Si nous marchions d'un pas moins précipité dans cette voie pendant quelques années, certes on n'accuserait point pour cela notre époque d'être inerte et timide. La prudence d'ailleurs indique qu'il faut, comme ressource pour le travail, réserver quelques grandes entreprises d'utilité publique pour les temps de crise, où la disette sévit contre une population qui s'augmente constamment. Modérons donc, dans des limites raisonnables, un élan peu compatible aujourd'hui avec la situation qu'il nous a faite. Que l'économie et un bon système financier, si impérieusement, si justement réclamés par la nation, puissent porter leurs fruits et nous conduire enfin où veut aller M. le ministre des finances, à un budget de recettes vainqueur de celui des dépenses, situation toujours désirée, toujours annoncée, jamais atteinte.

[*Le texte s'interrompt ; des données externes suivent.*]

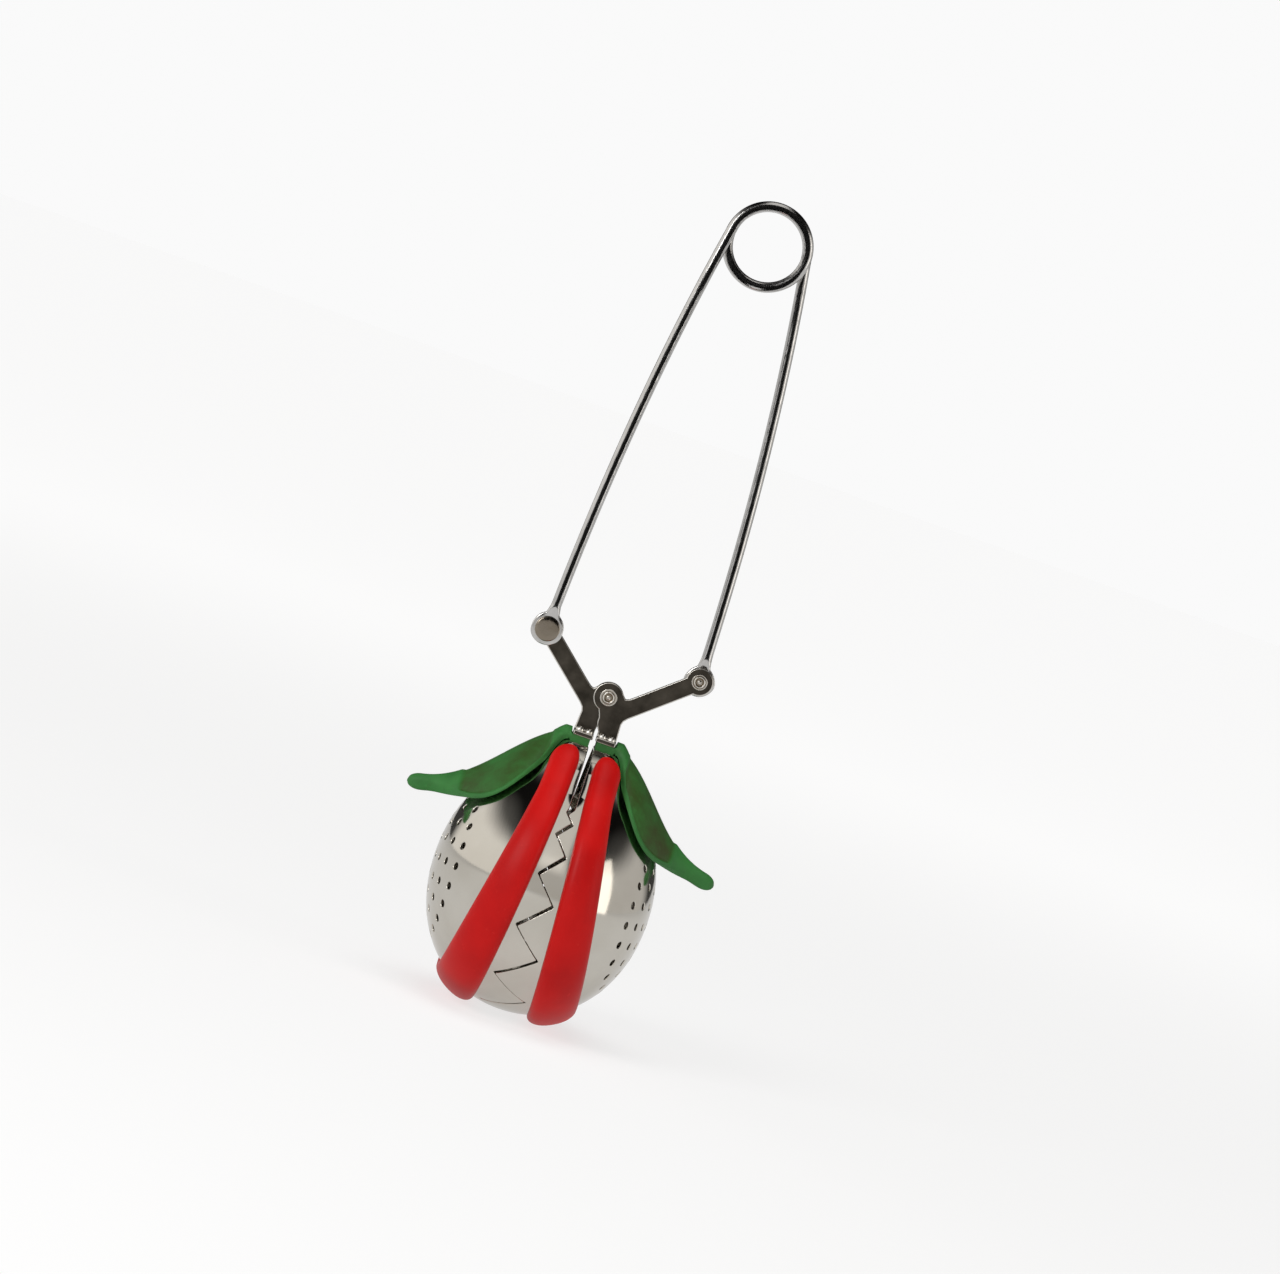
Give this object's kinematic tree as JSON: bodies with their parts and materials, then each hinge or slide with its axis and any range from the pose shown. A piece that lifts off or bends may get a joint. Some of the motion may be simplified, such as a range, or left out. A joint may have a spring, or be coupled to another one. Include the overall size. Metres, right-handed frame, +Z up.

Messieurs, sur le projet de loi qui nous est soumis je partage , en général, les convictions de la section centrale, si bien mises en lumière par le travail de son honorable rapporteur; regrettant de ne point rencontrer en cela l'opinion de M. le ministre des finances.

Au point de vue économique et politique , deux articles seraient, à mon point de vue, funestes dans leurs résultats.

Celui par lequel on propose un droit sur les successions en ligne directe.

Et celui qui réhabilite le serment.

Je pense que les déficits qui résulteraient du retrait ou du rejet de ces articles seraient facilement comblés par l'addition de centimes sur plusieurs branches d'impôts et par la majoration des droits sur certaines denrées coloniales. Ce qui pourrait même amener un chiffre de recette supérieur à celui qui est maintenant prévu.

Des honorables membres de cette chambre ont déjà pris l'initiative en ce qui concerne les sucres : d'autres, je l'espère, s'ils ne sont devancés par le gouvernement, la prendront pour les tabacs ; avec un tarif beaucoup plus élevé que celui qui existe pour les cigares et pour les qualités supérieures de provenance étrangère; les droits sur le café devraient aussi être augmentés ; cependant avec les ménagements qu'exige ce fait regrettable, que son usage, peu salutaire, s'est infiltré dans les classes infimes de la société.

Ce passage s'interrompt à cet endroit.